Made-up bands always have a certain cachet. XTC are are still more popular in some quarters as the Dukes of Stratosphear than as their true identity. Shore senses that something similar may happen with Muck & the Mires. "It's already gotten me a couple of production gigs. And it would be ironic if this wound up doing better than the Nines, but I welcome the competition." He's already setting up some Mires gigs for the fall, where he'll be joined by his fellow Nines (drummer Linda Koury and bassist Bob Skaltsis) plus Ape Hangers guitarist Pete Sjostedt. Meanwhile the Nines play the Milky Way with the Real Kids this Friday, July 28.

GIZMOS CD. No round-up of garage rock would be complete without a mention of Kenne Highland, without whom the local scene (or at least Club Bohemia on Friday nights) would be a lot quieter. But before Highland became one of Boston's resident rock madmen, he was part of a band of delinquent teens in Bloomington, Indiana. That group, the Gizmos, released a few EPs in 1976-'77 and drew a thumbs-up from critic Richard Meltzer, and they rate as one of the last outfits you'd ever expect to see reissued on CD.
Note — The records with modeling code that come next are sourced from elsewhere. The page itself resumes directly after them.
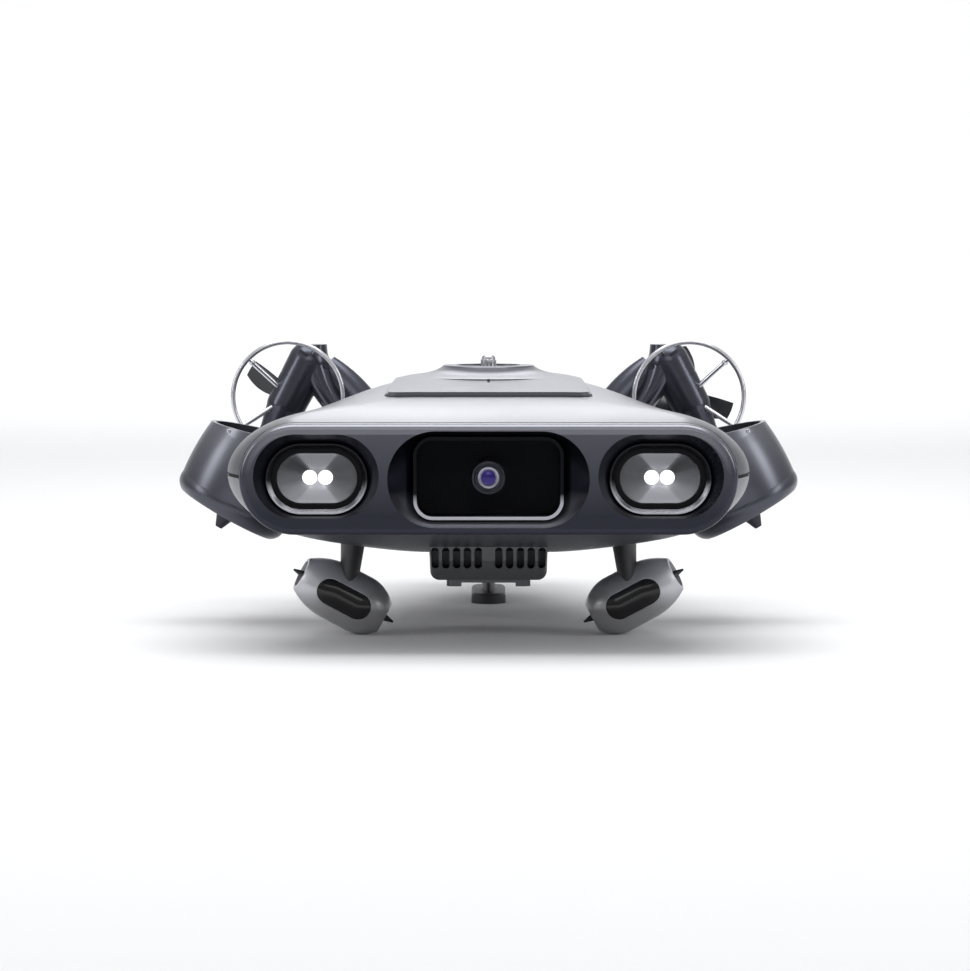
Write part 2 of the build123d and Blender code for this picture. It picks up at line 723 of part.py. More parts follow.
def upper_fin(grow):
    """Thin fin that braces the arm from the side of the deck."""
    root = Vector(FIN_ROOT_X, FIN_Y, FIN_ROOT_Z)
    rise = Vector(FIN_TIP_X, FIN_Y, FIN_TIP_Z) - root
    sections = []
    for share, thick, half in (
        (0.0, FIN_ROOT_THICK, FIN_ROOT_HALF),
        (FIN_MIDDLE_SHARE, FIN_MIDDLE_THICK, FIN_MIDDLE_HALF),
        (1.0, FIN_TIP_THICK, FIN_TIP_HALF),
    ):
        plane = Plane(origin=root + rise * share, x_dir=(0, 1, 0), z_dir=rise)
        sections.append(plane * Ellipse(thick + grow, half + grow))
    return loft(sections)


def leg_seam():
    """Half ring that grooves the outer side of the leg."""
    run = (FOOT_X - HEAD_X, 0, FOOT_Z - HEAD_Z)
    plane = Plane(origin=(LEG_SEAM_X, ARM_Y, LEG_SEAM_Z), z_dir=run)
    ring = rod(plane, HEAD_RADIUS + 1, LEG_SEAM_WIDTH) - rod(plane, LEG_SEAM_RADIUS, LEG_SEAM_WIDTH)
    return ring & box(LEG_SEAM_X, SPACE, -SPACE, SPACE, 0, SPACE)


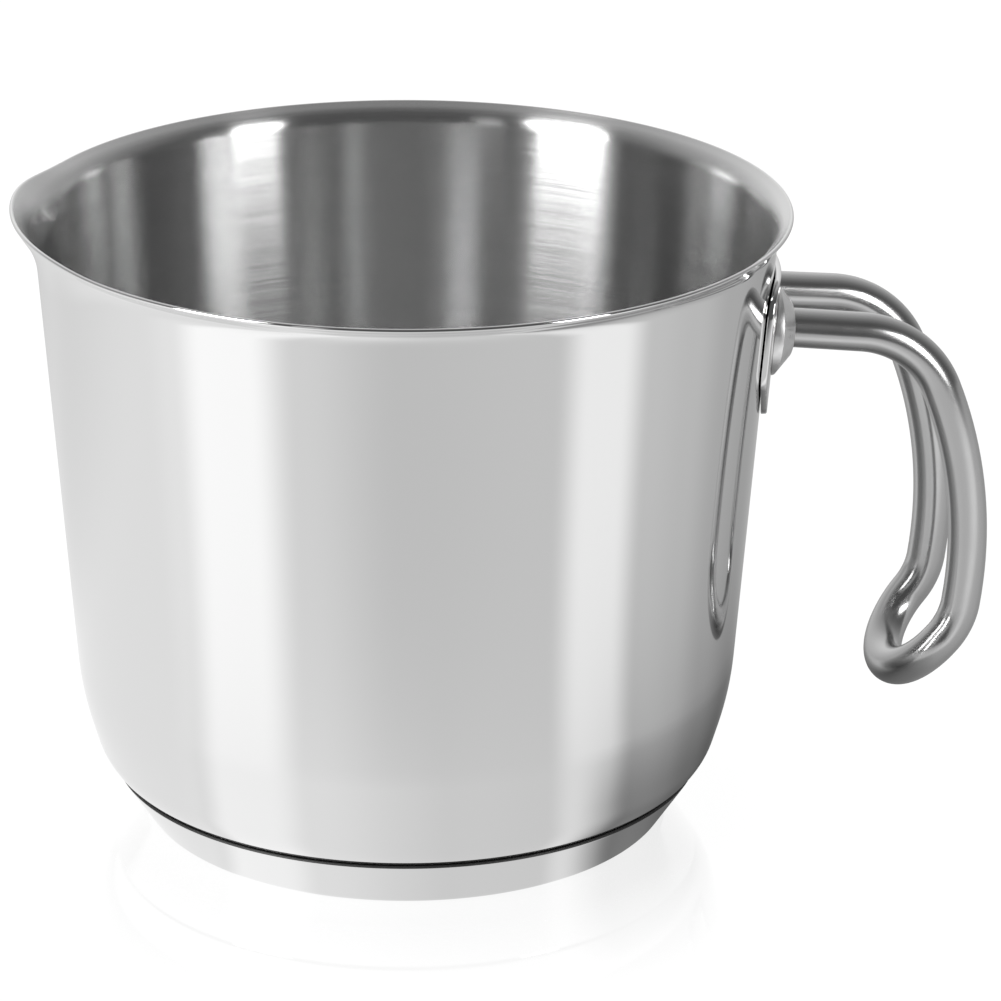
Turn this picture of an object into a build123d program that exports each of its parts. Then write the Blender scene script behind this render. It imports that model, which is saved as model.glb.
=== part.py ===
from build123d import *

import os
from math import asin, cos, degrees, radians, sin, tan

os.makedirs("parts", exist_ok=True)

# A 14 cm milk pan in pressed steel. Millimetres and degrees.
# The base rests on Z = 0 and the pot's axis is Z.
# The handle points along +X and the pouring lip along -X.

# Pot shell, measured along its outside
sheet = 0.8
rim_radius = 74.0
rim_height = 122.1
rim_bevel = 0.2
flare_width = 2.9
flare_rise = 2.1
neck_blend = 4.0
wall_lean_angle = 4.27
knee_rise = 17.7
knee_width = 5.2
knee_blend = 60.0
floor_height = 8.6
floor_corner = 11.0

# Pouring lip, at its middle
lip_half_angle = 35.6
lip_reach = 1.6
lip_lift = 1.7
lip_throat = 3.5
lip_blend = 14.3
lip_plain_angle = 5.0
lip_steps = 11
lip_bed_drop = 8.0

# Base: an aluminium disc in a pressed steel capsule
capsule_sheet = 0.8
capsule_foot_inset = 7.9
capsule_foot_blend = 3.0
capsule_flare_angle = 33.4
capsule_rise = 2.4
seam_gap = 0.8
bond_gap = 0.05

# Plate welded to the wall
plate_sheet = 1.2
plate_gap = 0.2
plate_drop = 11.1
plate_length = 28.0
plate_half_width = 27.0
plate_foot_half_width = 20.0
plate_shoulder_rise = 9.0
plate_corner = 6.0

# Ferrule on the plate
ferrule_drop = 23.7
ferrule_reach = 2.9
ferrule_base_half_length = 21.9
ferrule_base_half_height = 9.2
ferrule_face_half_length = 18.5
ferrule_face_half_height = 5.6
ferrule_bevel_depth = 3.0
ferrule_seat_depth = 7.0
socket_clearance = 0.1

# Handle: one round bar bent to a hairpin whose legs part a little
bar_radius = 3.85
leg_spacing = 23.25
leg_wall_gap = 1.3
leg_splay_angle = 2.28
leg_tilt_angle = 6.04
leg_straight = 16.6
shoulder_bend_radius = 19.7
shoulder_bend_angle = 61.7
grip_bow_radius = 87.7
grip_bow_angle = 30.1
tail_bend_radius = 14.6
tail_bend_angle = 31.7

overrun = 3.0

# Heights and radii that follow from them
wall_slope = tan(radians(wall_lean_angle))
neck_radius = rim_radius - flare_width
neck_height = rim_height - flare_rise
knee_height = floor_height + knee_rise
knee_radius = neck_radius - (neck_height - knee_height) * wall_slope
floor_radius = knee_radius - knee_width
capsule_foot_radius = floor_radius - capsule_foot_inset
capsule_height = floor_height + capsule_rise
plate_top = rim_height - plate_drop
plate_bottom = plate_top - plate_length
plate_shoulder_height = plate_bottom + plate_shoulder_rise
ferrule_height = rim_height - ferrule_drop


def wall_radius(height):
    return knee_radius + (height - knee_height) * wall_slope


# Pot shell
shell_points = [
    (0, floor_height),
    (floor_radius, floor_height),
    (knee_radius, knee_height),
    (neck_radius, neck_height),
    (rim_radius, rim_height),
]
lip_bed = neck_height - lip_throat - lip_bed_drop
lip_spread = lip_half_angle + lip_plain_angle


def lip_share(angle):
    # Share of the full lip that is left at this angle from the lip's middle
    across = min(abs(angle) / lip_half_angle, 1)
    return (1 - across**4) ** 4


def lip_section(angle):
    # Section of the sheet in the upright plane at this angle from the lip's middle
    share = lip_share(angle)
    turn = radians(180 + angle)
    neck = neck_height - lip_throat * share
    bed = lip_bed - overrun
    plane = Plane(origin=(0, 0, 0), x_dir=(cos(turn), sin(turn), 0), z_dir=(sin(turn), -cos(turn), 0))
    with BuildSketch(plane) as section:
        with BuildLine():
            FilletPolyline(
                (wall_radius(bed), bed),
                (wall_radius(neck), neck),
                (rim_radius + lip_reach * share, rim_height + lip_lift * share),
                radius=neck_blend + lip_blend * share,
            )
            offset(amount=sheet, side=Side.LEFT)
        make_face()
        chamfer(section.vertices().sort_by(Axis.Y)[-2:], rim_bevel)
    return section.sketch


with BuildPart() as lip:
    for step in range(-lip_steps, lip_steps + 1):
        add(lip_section(lip_spread * step / lip_steps))
    loft()
    split(bisect_by=Plane.XY.offset(lip_bed), keep=Keep.TOP)

with BuildPart() as pot_body:
    with BuildSketch(Plane.XZ) as shell_section:
        with BuildLine():
            FilletPolyline(*shell_points, radius=[floor_corner, knee_blend, neck_blend])
            offset(amount=sheet, side=Side.LEFT)
        make_face()
        chamfer(shell_section.vertices().sort_by(Axis.Y)[-2:], rim_bevel)
    revolve(axis=Axis.Z)
    with BuildSketch(Plane.XY.offset(lip_bed)):
        with BuildLine():
            reach = rim_radius + overrun
            near_corner = PolarLine((0, 0), reach / cos(radians(lip_spread)), 180 - lip_spread)
            far_corner = PolarLine((0, 0), reach / cos(radians(lip_spread)), 180 + lip_spread)
            Line(near_corner @ 1, far_corner @ 1)
        make_face()
    extrude(amount=rim_height - lip_bed + overrun, mode=Mode.SUBTRACT)
    add(lip.part)
pot_body.part.label = "pot_body"
export_step(pot_body.part, "parts/pot_body.step")

# Outline of the pot with the seam's gap round it, which trims the capsule and the disc
with BuildSketch() as pot_clearance:
    with BuildLine():
        outside = FilletPolyline(*shell_points[:-1], radius=[floor_corner, knee_blend])
        Polyline(outside @ 1, (0, neck_height), (0, floor_height))
    make_face()
    offset(amount=seam_gap)

# Base capsule
capsule_slope = tan(radians(capsule_flare_angle))
with BuildPart() as base_capsule:
    with BuildSketch(Plane.XZ):
        with BuildLine():
            FilletPolyline(
                (0, 0),
                (capsule_foot_radius, 0),
                (capsule_foot_radius + capsule_height * capsule_slope, capsule_height),
                radius=capsule_foot_blend,
            )
            offset(amount=capsule_sheet, side=Side.LEFT)
        make_face()
        add(pot_clearance.sketch, mode=Mode.SUBTRACT)
    revolve(axis=Axis.Z)
base_capsule.part.label = "base_capsule"
export_step(base_capsule.part, "parts/base_capsule.step")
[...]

Nonetheless, the CD The Gizmos: Studio Recordings was released on the band's own Gulcher label this month. It reveals a group with a Ramones-inspired sense of the basics, plus a sense of humor somewhere between Lester Bangs and Mad magazine. I wouldn't guess that anyone's ever come up with a more understanding response to sexual rejection than their Faces homage "That's Cool, I Respect You More." On the other side of the coin, as it were, is Highland's lyrical masterwork, "Muff Divin' in Wilkie South." The title refers to an Indiana University dorm; the lyric might be called an instruction manual ("Let her know she's your favorite gal/Stick your tongue in her birth canal"). The disc also uncovers a strange twist of history: guesting with the Gizmos on one track is one of the other punks who resided in Bloomington at the time, a kid who called himself Johnny Cougar. It may be the first evidence that Mellencamp once had a sense of humor.